Abstract

Abstract In high-temperature transcritical organic Rankine cycles (ORCs), the expansion process may take place in the neighborhood of the thermodynamic critical point. In this region, many organic fluids feature a value of the fundamental derivative of gas dynamics Γ that is less than unity. As a consequence, severe nonideal gas-dynamic effects can be possibly observed. Examples of these nonideal effects are the nonmonotonic variation of the Mach number along an isentropic expansion, oblique shocks featuring an increase of the Mach number, and a significant dependence of the flow field on the upstream total state. To tackle this latter nonideal effect, an uncertainty-quantification strategy combined with Reynolds-averaged flow simulations is devised to evaluate the turbine performance in presence of operational uncertainty. The results clearly indicate that a highly nonideal expansion process leads to an amplification of the operational uncertainty. Specifically, given an uncertainty in the order of 1% in cycle nominal conditions, the mass flow rate and cascade losses vary ±4% and ±0.75 percentage points, respectively. These variations are four and six times larger than those prompted by an ideal-like expansion process.

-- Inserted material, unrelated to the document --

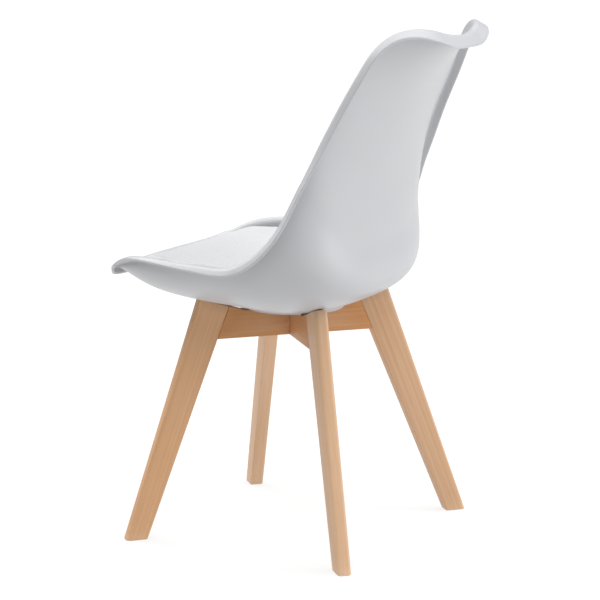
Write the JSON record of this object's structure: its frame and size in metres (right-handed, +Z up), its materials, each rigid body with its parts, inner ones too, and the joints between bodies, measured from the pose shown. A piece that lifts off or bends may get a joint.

The flow delivered to the first rotating cascade is severely altered as well, leading to local variations in the rotor incidence angle up to 10 deg. A decomposition of variance contributions reveals that the uncertainty in the upstream total temperature is mainly responsible for these variations. Finally, the understanding of the physical mechanism behind these changes allows us to generalize the present findings to other organic-fluid flows.